Former Collingswood resident Abbe Effron, who herself is a huge fan, showed the women around, pointing out the theater where Landon worked, the soda shop where he liked to hang out and Collingswood High School which he attended. She took them to see the Little Tree House in the Park – her honor project with a bronze plaque featuring Landon’s face.
Finally, they came to Newton Park to see the dock where young Eugene fished and floated paper ships; where he brought his comic books to read; and, most of all, where he dreamed of a day when he would escape his tumultuous childhood. The remnants of the dock remain, as does an old, dilapidated bench with myriad names and sentiments carved into it.
“As you look at that house, you cannot help but think of everything that went on within those four walls – of the grief, the pain; the hopelessness [of] young Eugene,” Fair said. “Across the street from the house is a lake, and by that lake is a dock with a worn out old wooden bench.
In his own words through a 1987 interview with Redbook, he grew up with an abusive mother with “violent eccentricities.”
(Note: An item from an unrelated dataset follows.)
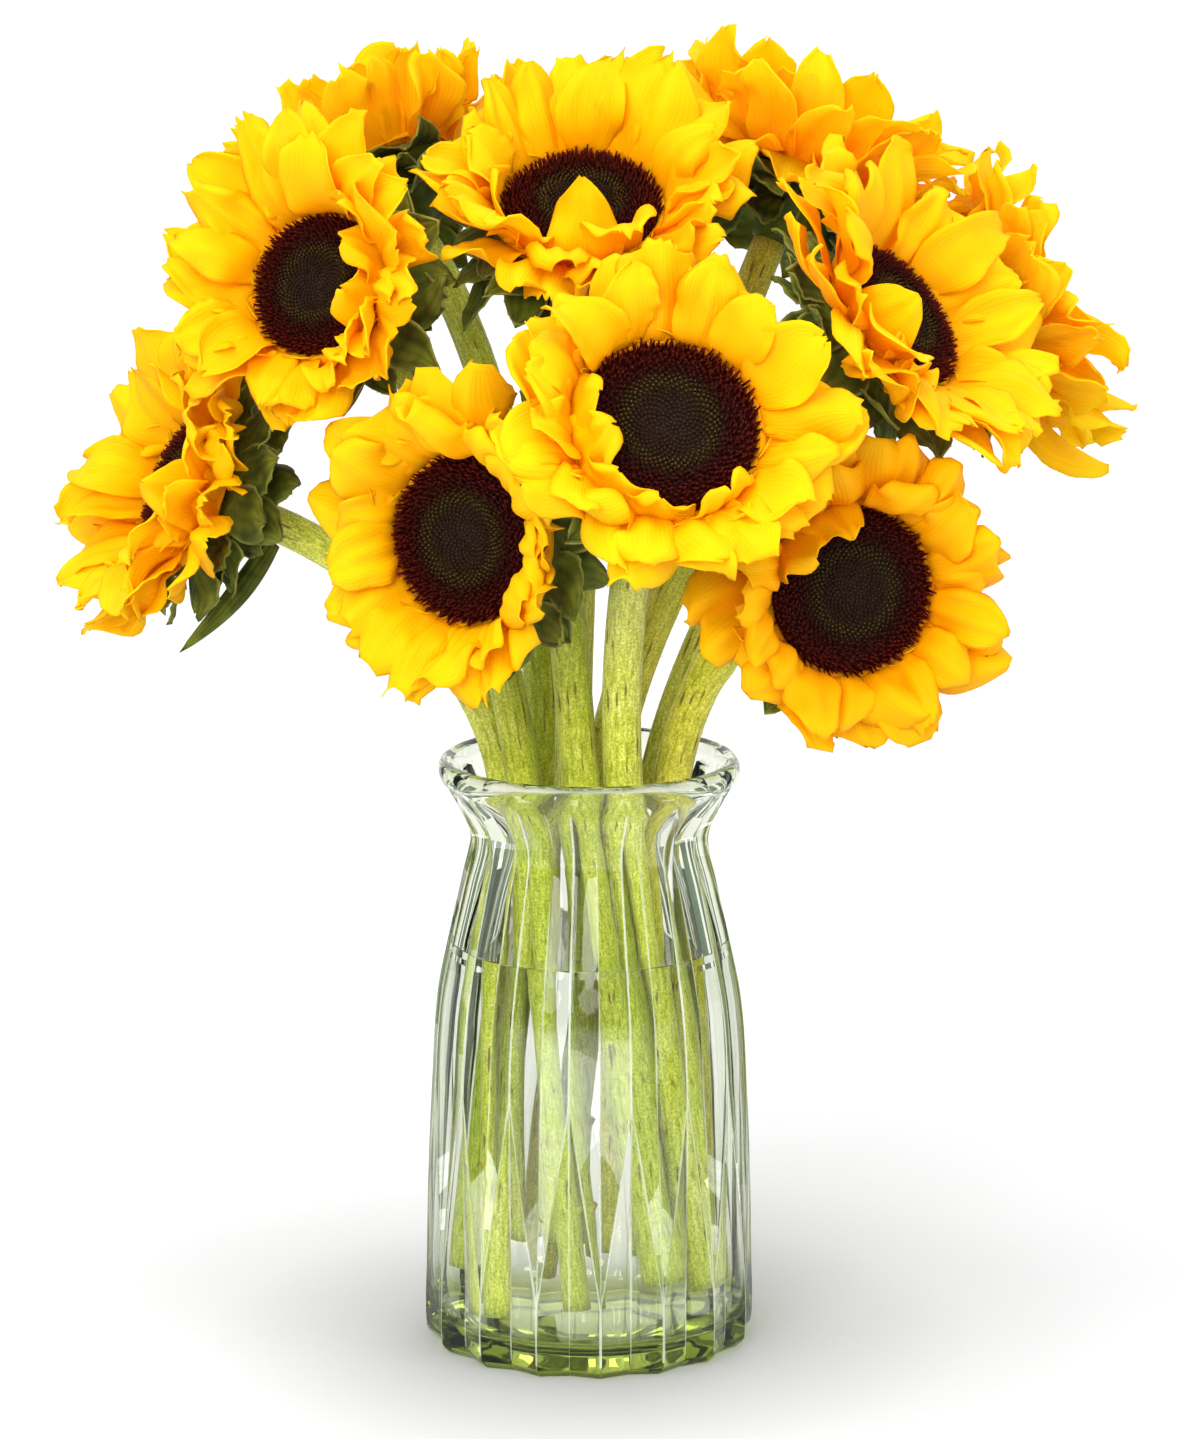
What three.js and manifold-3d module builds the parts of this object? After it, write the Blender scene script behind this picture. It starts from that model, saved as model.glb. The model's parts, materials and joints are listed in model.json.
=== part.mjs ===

According to his sister and others, young Eugene often ran to that dock – to that lake – to escape. He took his fishing pole and went there rain or shine, casting a line into the water and waiting for the fish to bite, or sitting in the tall wet grass beside it where he would stare at the water, seeking what lay just beneath its tranquil surface as dreamers do – and what lay beyond.”
The three friends sat on the bench, leaving their own memories behind. They returned home to Ohio – but two years later, came back to New Jersey – this time, with a mission. On their second journey, Fair was looking at that bench and thought: Collingswood needs a new one and so does Michael.
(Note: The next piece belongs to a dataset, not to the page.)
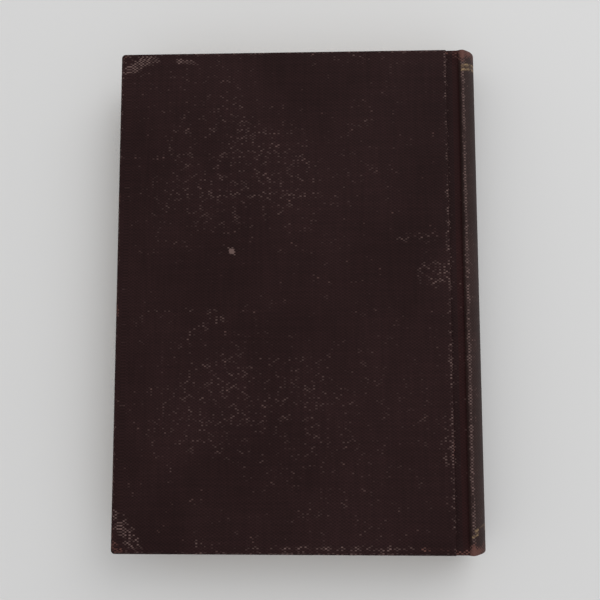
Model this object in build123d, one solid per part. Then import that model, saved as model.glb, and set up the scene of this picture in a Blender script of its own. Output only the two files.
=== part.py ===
from build123d import *
from math import asin, cos, degrees, radians, sin
import os

# A case-bound hardback book that lies on its front cover, with its spine at +X and its head at +Y.
# Millimetres, +Z up. The origin is at the bottom centre of the whole book.

# Overall sizes
cover_height = 197.0        # head to tail of a cover, cloth included
cover_width = 130.8         # fore-edge to joint edge of a cover, cloth included
book_thickness = 24.0       # outer face of one cover to outer face of the other

# Sheets
board = 2.0                 # binder's board
cloth = 0.4                 # covering cloth
mull = cloth                # gauze and its glue, packed out level with the turned-in cloth
paper = 0.2                 # endpapers
lining = 0.2                # paper on the back of the text block
inlay = 0.6                 # card inside the spine cloth

# Covers
turn_in = 15.0              # cloth folded over onto the inner face
corner_round = 1.5          # corners at the fore-edge, seen from above
edge_round = 0.8            # worn outer edges
flap_width = 30.0           # mull glued to a board, from the hinge line inwards
head_square = 3.25          # cover beyond the leaves at head and tail
fore_square = 3.2           # cover beyond the leaves at the fore-edge

# Joint grooves, ridges and spine
groove = 4.3                # hinge line at the board to hinge line at the ridge
foot = 0.25                 # cloth between a board's joint edge and its hinge line
ridge_height = 1.8          # ridge above the floor of the groove
ridge_round = 1.0           # outside radius of the ridge
ridge_foot = 0.4            # radius between the groove's floor and the ridge's flank
ridge_lead = 0.1            # flat cloth between the hinge line and that radius
ridge_slope = 80.0          # flank of the ridge, degrees from the cover
spine_round = 6.4           # crown of the spine beyond the ridges
hollow = 0.8                # open space between inlay and lining
inlay_margin = 2.0          # inlay's edge to the ridge, along the round
shoulder_width = 2.2        # flared end of the text block's back, along the round
lining_margin = 0.6         # lining's edge to that flared end, along the round
fore_hollow = 4.0           # depth of the hollow fore-edge

# Depths below the outer face of a cover
under_board = cloth + board
under_mull = under_board + mull
under_pastedown = under_mull + paper
under_flyleaf = under_pastedown + paper
groove_floor = under_board - cloth

# Heights along Y
leaf_height = cover_height - 2 * head_square
between_turn_ins = cover_height - 2 * turn_in
stiff_height = cover_height - 2 * cloth

# The ridge's flank, and the circle of the spine's round, which the ridges touch from inside
middle = book_thickness / 2
slope = radians(ridge_slope)
flank = (ridge_height - (ridge_foot + ridge_round) * (1 - cos(slope))) / sin(slope)
ridge_run = (ridge_foot + ridge_round) * sin(slope) + flank * cos(slope)
ridge_rise = middle - groove_floor + ridge_height - ridge_round
round_radius = (spine_round ** 2 + ridge_rise ** 2 - ridge_round ** 2) / (2 * (spine_round - ridge_round))
block_radius = round_radius - cloth - inlay - hollow - lining - mull

# Positions along X
book_width = cover_width + foot + groove + ridge_lead + ridge_run + spine_round
fore_edge = -book_width / 2
joint_edge = fore_edge + cover_width
board_hinge = joint_edge + foot
ridge_hinge = board_hinge + groove
ridge_x = ridge_hinge + ridge_lead + ridge_run
round_x = book_width / 2 - round_radius
leaf_edge = fore_edge + fore_square

# Half angles about the middle of the spine's round, in degrees
ridge_angle = degrees(asin(ridge_rise / (round_radius - ridge_round)))
inlay_angle = ridge_angle - degrees(inlay_margin / round_radius)
wrap_angle = inlay_angle + degrees(cloth / round_radius)
block_angle = ridge_angle - degrees(shoulder_width / block_radius)
lining_angle = block_angle - degrees(lining_margin / block_radius)


def layer(x_from, x_to, depth, thickness, height, y=0.0):
    """A flat sheet in the upper half of the book, with its outer face at a depth."""
    place = Location(((x_from + x_to) / 2, y, book_thickness - depth - thickness / 2))
    return place * Box(x_to - x_from, height, thickness)


def at_both_ends(piece):
    return piece + mirror(piece, about=Plane.XZ)


def end_layer(x_from, x_to, depth, thickness, length):
    """A flat sheet at the head, and its twin at the tail."""
    return at_both_ends(layer(x_from, x_to, depth, thickness, length, (cover_height - length) / 2))


def run(face, height, y=0.0):
    """A section, drawn as x and z, run along the book's height."""
    return Location((0, y, 0)) * extrude(Plane.XZ * face, amount=height / 2, both=True)


def end_run(face, length):
    return at_both_ends(run(face, length, (cover_height - length) / 2))


def on_circle(centre, radius, angle):
    """A point at an angle from +X, in degrees."""
    return (centre[0] + radius * cos(radians(angle)), centre[1] + radius * sin(radians(angle)))


def arc(centre, radius, start, end):
    return ThreePointArc(*(on_circle(centre, radius, angle) for angle in (start, (start + end) / 2, end)))


def both_halves(edges):
    """Edges of the upper half, and their mirror images below the middle of the book."""
    return edges + [mirror(edge, about=Plane.XZ.offset(-middle)) for edge in edges]


def ridge_path(depth):
    """From the hinge line up over the upper ridge, at a depth inside the case."""
    floor_z = book_thickness - groove_floor - depth
    start_x = ridge_hinge + ridge_lead
    hollow_centre = (start_x, floor_z + ridge_foot + depth)
    hollow_arc = arc(hollow_centre, ridge_foot + depth, -90, ridge_slope - 90)
    ridge_arc = arc((ridge_x, middle + ridge_rise), ridge_round - depth, ridge_slope + 90, ridge_angle)
    return [
        Line((ridge_hinge, floor_z), (start_x, floor_z)),
        hollow_arc,
        Line(hollow_arc @ 1, ridge_arc @ 0),
        ridge_arc,
    ]


def case_section(depth):
    """What lies inside the case at a depth, from the hinge lines to the crown of the spine."""
    path = ridge_path(depth)
    start = path[0] @ 0
    half = path + [Line(start, (start.X, middle))]
    crown = arc((round_x, middle), round_radius - depth, -ridge_angle, ridge_angle)
    return make_face(both_halves(half) + [crown])


def band(inner, outer, angle):
    """A strip between two radii of the spine's round, as far as an angle each side of its crown."""
    centre = (round_x, middle)
    inner_arc = arc(centre, inner, -angle, angle)
    outer_arc = arc(centre, outer, -angle, angle)
    ends = [Line(inner_arc @ 0, outer_arc @ 0), Line(inner_arc @ 1, outer_arc @ 1)]
    return make_face([inner_arc, outer_arc] + ends)


def block_section():
    """The gathered leaves: hollow fore-edge, flat sides, shoulders and rounded back."""
    side_z = book_thickness - under_flyleaf
    shoulder = ridge_path(cloth + mull)
    step = shoulder[0] @ 0
    back = arc((round_x, middle), block_radius, -block_angle, block_angle)
    half = [
        Line((leaf_edge, side_z), (ridge_hinge, side_z)),
        Line((ridge_hinge, side_z), step),
        *shoulder,
        Line(shoulder[-1] @ 1, back @ 1),
    ]
    fore = ThreePointArc((leaf_edge, under_flyleaf), (leaf_edge + fore_hollow, middle), (leaf_edge, side_z))
    return make_face(both_halves(half) + [back, fore])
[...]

“There are people who come into your life and change it. Michael Landon is one of those people,” Fair explained. “For me, the thing that attracts and touches me the most about Michael is not his winning smile, his gorgeous green eyes, or even that handsome physique and face, which no one can deny. It is his character.”
Finally, two years later, the Michael Landon Collingswood Memorial Lake Bench was revealed on May 20 overlooking Newton Lake. It was the culmination of the time, effort, money and love of many people, Fair said.
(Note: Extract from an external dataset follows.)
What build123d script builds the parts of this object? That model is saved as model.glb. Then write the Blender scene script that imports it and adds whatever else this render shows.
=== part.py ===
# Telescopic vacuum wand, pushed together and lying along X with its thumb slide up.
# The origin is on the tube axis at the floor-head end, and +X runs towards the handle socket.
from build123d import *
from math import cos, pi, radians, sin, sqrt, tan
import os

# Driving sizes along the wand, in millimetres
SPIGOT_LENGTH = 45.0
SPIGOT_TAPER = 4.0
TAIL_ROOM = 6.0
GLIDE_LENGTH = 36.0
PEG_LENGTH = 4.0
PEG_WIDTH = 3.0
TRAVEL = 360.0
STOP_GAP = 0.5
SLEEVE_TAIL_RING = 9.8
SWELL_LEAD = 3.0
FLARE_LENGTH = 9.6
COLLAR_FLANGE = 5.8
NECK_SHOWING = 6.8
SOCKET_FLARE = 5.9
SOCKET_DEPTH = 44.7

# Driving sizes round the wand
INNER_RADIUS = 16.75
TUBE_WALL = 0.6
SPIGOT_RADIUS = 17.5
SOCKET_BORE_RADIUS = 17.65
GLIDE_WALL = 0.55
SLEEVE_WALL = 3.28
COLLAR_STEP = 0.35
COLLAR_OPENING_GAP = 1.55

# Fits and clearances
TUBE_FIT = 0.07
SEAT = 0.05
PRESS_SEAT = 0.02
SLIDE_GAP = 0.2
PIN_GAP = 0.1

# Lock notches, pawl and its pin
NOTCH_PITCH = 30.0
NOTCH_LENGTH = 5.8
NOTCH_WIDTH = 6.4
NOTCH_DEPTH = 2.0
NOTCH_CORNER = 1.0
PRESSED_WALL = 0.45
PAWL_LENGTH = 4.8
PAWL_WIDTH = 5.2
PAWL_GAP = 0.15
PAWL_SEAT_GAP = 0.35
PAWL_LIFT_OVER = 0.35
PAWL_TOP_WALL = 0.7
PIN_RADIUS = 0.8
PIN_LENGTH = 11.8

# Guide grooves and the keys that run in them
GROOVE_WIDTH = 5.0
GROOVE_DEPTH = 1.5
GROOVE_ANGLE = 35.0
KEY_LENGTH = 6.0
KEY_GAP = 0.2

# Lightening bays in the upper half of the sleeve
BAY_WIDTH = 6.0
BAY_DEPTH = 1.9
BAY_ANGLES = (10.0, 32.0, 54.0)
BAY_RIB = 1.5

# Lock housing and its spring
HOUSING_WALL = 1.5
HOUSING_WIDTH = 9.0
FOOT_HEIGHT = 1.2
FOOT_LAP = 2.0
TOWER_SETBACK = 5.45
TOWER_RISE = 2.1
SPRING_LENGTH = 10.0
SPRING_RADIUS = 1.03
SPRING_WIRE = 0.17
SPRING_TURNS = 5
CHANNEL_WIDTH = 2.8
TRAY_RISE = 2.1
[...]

Lisa Mitten and Centec Cast Metal Products of Fremont, Ohio, as well as Andrew Klyde, Esq., lawyer for Bonanza Ventures, were involved with the many iterations, images and mock-ups before the existing bench, showcasing Little Joe Cartwright and the Ponderosa, was chosen. Andy Klyde granted permission to do so and Mitten designed the plaque using shadow images created by Fair.
“Why choose Little Joe, you may ask? Though he had acted in other shows, ‘Bonanza’ was the one that launched Michael Landon’s career. We felt it fitting for that new beginning to be the moment – the image – attached to this bench,” Fair said.
The City of Collingswood and the County of Camden, as well as Parks Department liaison Ashley Pagan, supported the project as well.
Effron served as their New Jersey “boots on the ground.”
“Michael Landon starred in some of the most beloved TV shows of the 20th century and it’s wonderful that we can commemorate one of Camden County’s finest,” Commissioner Melinda Kane said in a statement about the project. “Landon not only grew up in Collingswood, but his father was the manager of the iconic Westmont Theater. Landon’s connection to the area runs deep and this bench will be a great addition to our park system.”
Even though the memorial dedication lasted a few hours, the party isn’t over yet. Next year will be 30 years since Landon’s passing and the “crazy” girls have even bigger plans.
Bellucci wants to build a stadium and convince the United States Postal Service to put out a stamp in his honor. Fair wants a new dock on Newton Lake with Landon’s name on it, “where little boys from Collingswood can go and fish and dream,” she said. She would also like a bronze statue next to it as well.
“To quote Michael again, ‘Dreaming is one thing, and working towards the dream is one thing, but working with expectations in mind is very self-defeating,’” Fair said.
The women welcome any ideas on how to further honor Landon in his hometown.